Just as I was about to check out the gift shop and leave, I ran into a local mainstream mason I know from the Virginia suburbs. He arranged that I could go up to the library although the Memorial did not have a librarian on staff that day. I spent another 2 hours alone, burrowing around in the Memorial's huge collection.

I picked up many interesting factoids. For instance, Virginia has almost 53,000 enrolled masons (this is, the mainstreamers, under the GL of VA). Indiana has 103,000, almost as many as the much more populous Illinois. My father was raised in Peoria in 1930, so I glanced through the hardbound book from the GL of IL for that year. It's amazing how much material has been preserved and for how long in book form. The annual volumes containing the collected research of Quatuor Coronati lodge went back a *long* way.
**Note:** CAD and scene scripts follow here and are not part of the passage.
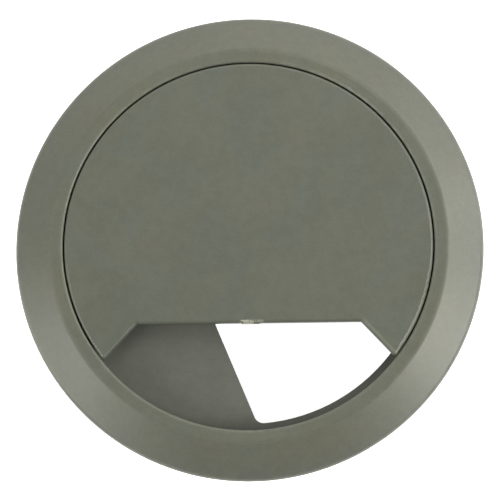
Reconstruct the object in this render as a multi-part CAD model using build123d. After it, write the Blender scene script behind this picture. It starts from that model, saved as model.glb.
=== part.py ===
"""Desk grommet: a liner that drops into a round hole in a desk top, and a lid that turns in it.

The liner is one moulding: a bevelled flange that rests on the desk, a shallow cup that holds the
lid, a sleeve that fills the hole, and a web that closes one segment of the cup's floor. The lid is
the other moulding. It has one wide cut-out for cables. Turning the lid carries the cut-out over
the open floor or over the web, which opens or closes the cable outlet.

Millimetres. +Z is up, square to the desk. The origin is on the axis, where the flange's underside
meets the desk's surface. The lid's cut-out faces -Y at rest.
"""

from build123d import *
from math import cos, radians, sin
import os

# Hole and sleeve
hole_d = 80.0  # hole bored in the desk top
hole_clearance = 0.25  # sleeve to hole, on the radius
sleeve_wall = 1.6
sleeve_depth = 20.0  # below the desk's surface
sleeve_lead_in = 1.0  # chamfer round the sleeve's lower edge

# Crush ribs that centre the sleeve in the hole
crush_rib_count = 12
crush_rib_width = 1.2
crush_rib_height = 0.2
crush_rib_top = 2.0  # below the desk's surface
crush_rib_stop = 3.0  # above the sleeve's lower edge
crush_rib_ramp = 0.8

# Flange
flange_overhang = 5.0  # past the hole's edge
flange_height = 4.15  # desk's surface to the flat top
flange_edge = 0.8  # upright outer edge
flange_edge_round = 1.1
flange_skin = 1.6
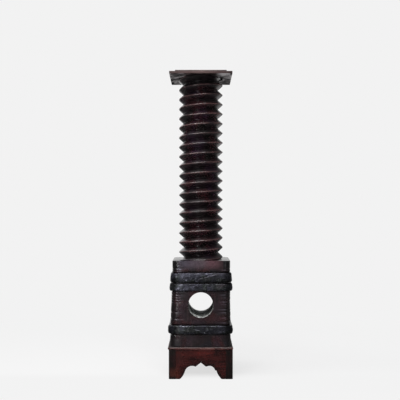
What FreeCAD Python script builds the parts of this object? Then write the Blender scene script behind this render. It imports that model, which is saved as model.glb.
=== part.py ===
import FreeCAD, Part
import math
import os

# A pedestal made from the wooden screw of an old press, stood on its square head.
# Millimetres, +Z up, front towards -Y, origin at the middle of the floor under the feet.

# General fits
wood_fit = 0.3
screw_fit = 0.15
bolt_fit = 0.5
overrun = 5.0

# Plinth of bracket feet
plinth_width = 296.0
plinth_height = 135.4
post_size = 32.0
post_round = 9.0
apron_thickness = 18.0
tongue_length = 8.0
tongue_thickness = 6.0
tongue_start = 14.0

# Sawn lower edge of an apron, from the foot to the notch in the middle
foot_reach = 96.0
haunch_reach = 72.0
haunch_rise = 40.0
haunch_ledge = 6.0
crown_reach = 46.0
crown_rise = 60.5
pendant_reach = 24.0
pendant_rise = 57.3
notch_rise = 76.0
foot_bow = 3.4
haunch_bow = 4.2
crown_bow = 1.5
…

On the periodicals shelf, I found and read the August Philalethes journal [it had a fascinating article about the Mohawk chief Joseph Brant, who fought on the Tory side in the Revolutionary War and became a mason in London during a trip to be presented at court] and the current GL of VA magazine. On the cover of Actualite, the journal of the National Grand Lodge of France, is a picture of the GW Masonic Memorial!

Besides returning the library, I plan to study the artwork more carefully on my next visit. The murals and classical American oils of GW and his family, including one mystery woman thought to be George's "Lowland Beauty."